Balancing the Scale of Tourism vs. Residency

You know how you can have lived in a place for years and years and still not have gone to some of the tourist destinations in your own backyard? Maybe you live in southern Idaho but have never slid down the Bruneau Sand Dunes or picked your way through Craters of the Moon. Or maybe you live in northern Utah but have yet to climb your way to the top of Mount Timpanogos or stroll through Temple Square. Or maybe you live in our nation’s capital but haven’t yet explored the Air and Space Museum or undertaken the long walk that loops around the monuments.

I think it is easy to forget what spectacular things we have right where we live because we get used to seeing the signs for them and as a species of procrastinators, we tend to put off visits to these great sites because we know they will be there next weekend or next summer or next year.

As Thad and I have lived in several different places over the last fourteen years of our marriage (Idaho, Utah, northern Virginia, China X2), we have learned to not take for granted what we can see from our front door. We’ve visited Idaho landmarks; we’ve taken our nephews to the top of Timpanogos; we’ve escorted friends and family all over the DC area and we definitely have more China-seeing in our future.

But, this draw to do and see wherever we end up also creates an odd convergence of tourism and residency. Chengdu is home. We live here now. And will live her for the next two years. While I want to be a part of the events and culture of the city, while I want to see the pandas and temples and parks scattered throughout the city, I also want to settle in and be able to relax on weekends. In America, we had the occasional weekend where we had nothing planned and didn’t really leave the house much. Saturdays held the potential to be filled with nothing more than reading and writing and eating and napping.

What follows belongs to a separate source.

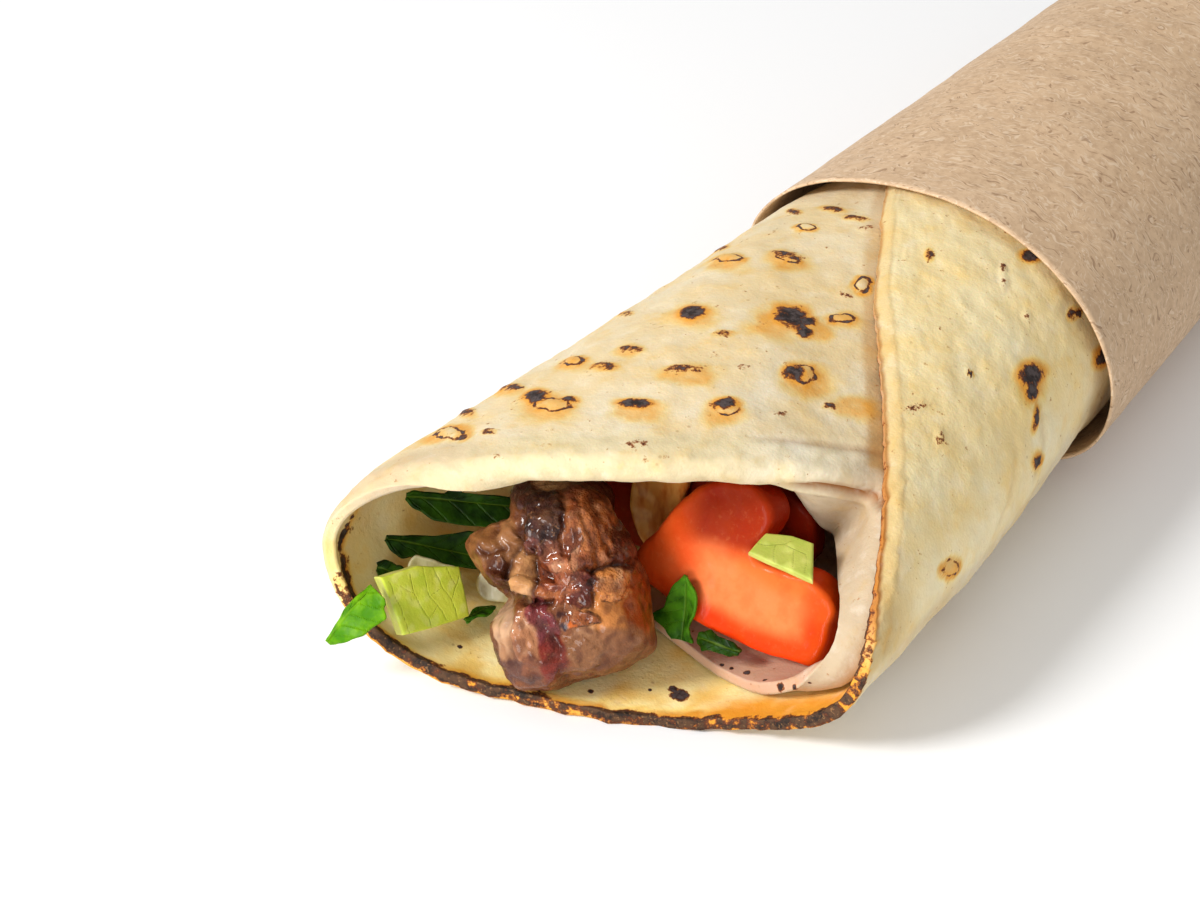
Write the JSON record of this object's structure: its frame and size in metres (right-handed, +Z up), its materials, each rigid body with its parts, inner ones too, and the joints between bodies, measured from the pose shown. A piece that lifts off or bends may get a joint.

Since we’ve been in China (a little over twelve weeks now!), I have often felt a twinge of guilt if we weren’t out doing and seeing every day we had off. Those quirky little pandas are not going to take pictures of themselves and the Wide and Narrow Alley is not going to provide an array of snack foods if no visitors come. Luckily, with the arrival of our UAB, which means a bit more of our American life has touched down in Chengdu, I have been able to settle in a bit better. I am fighting the urge to always feel like we are missing out on something if we take a day off from being tourists and just be residents.

Even with our possessions slowly trickling through customs and to us in western China, have no fear.  We have not become hermits! (Although, sometimes a life of hermitage does have an appealing ring to it. If I had an unlimited supply of books and cold cereal, I might just be able to do it.)  Knowing that we have just two years here, we definitely have things we want to see and be a part of, as well as favorite haunts to revisit when we’ve got a free night.

Saturday night was just one of those nights. I had been out all morning on a CLO excursion for twelve of our community members to learn about jade and do a bit of shopping, but after resting through the hottest part of the day, (Latin American countries may have siesta time, but we’ve got xiuxi time!) Thad and I wanted to get out and enjoy a warm summer evening before they are gone for the year.

We decided that with night falling, JinLi Ancient Street was the place to be! This was by no means our first trip there, having been once before already this time around in China, but several times before when we were here with Peace Corps. It is a great area filled with touristy shops meant to seem “ancient”, lots of food stalls with spicy Sichuan snacks (including some tentacle-bearing,  water-dwelling creature skewered on a stick) and glowing red lanterns hung overhead to create a festive feel.  Plus, if we ever get bored of walking the aisles of shops, we can always find a bench to rest on and enjoy the copious stares and eavesdrop on the discussions about how tall we are.

This Saturday we were also lucky enough to witness a woman in a fully bedazzled sweat suit having a little photo-shoot near one of the ponds in the complex. Her daughter, who had to be maybe nine or ten, clicked photo after photo of her mother using an iPhone, while the mom varied her poses from leaning on the right-hand arm of the café table’s chair to a brilliantly choreographed lean on the left-hand arm of the chair. I am not entirely sure what was going on, but the whole thing reeked of setting up an online dating profile! Who wouldn’t pick out the middle aged-woman in the totally glamorous glittery gray sweatshirt and sweatpants?!

When we first got back to China, I felt like tourism and residency were on opposite ends of a very long spectrum, but the longer we spend in Chengdu (and the more I contemplate our future placements), the more I come to realize that they should not be considered polar opposites. Just like we loved visiting the areas of interest in our various Stateside homes, we can visit the ones here and still have days where we hole up and never leave the house, maybe never even changing out of our PJs. (To be fair, Thad tends to shower and change right away in the morning, even on days we don’t have anything on our schedule. I, on the other hand, am happy to putter around the house clad in my hot-pink, owl-covered pajama pants and over-sized Baltimore Ravens t-shirt until I absolutely must make myself presentable to the outside world.) Tourism and residency don’t have to be, nor should they be, mutually exclusive. I can still get that long-coveted chance to hold a panda one day (for a mere 1300RMB) and flop down on my couch for a day of reading/dozing on the couch the next.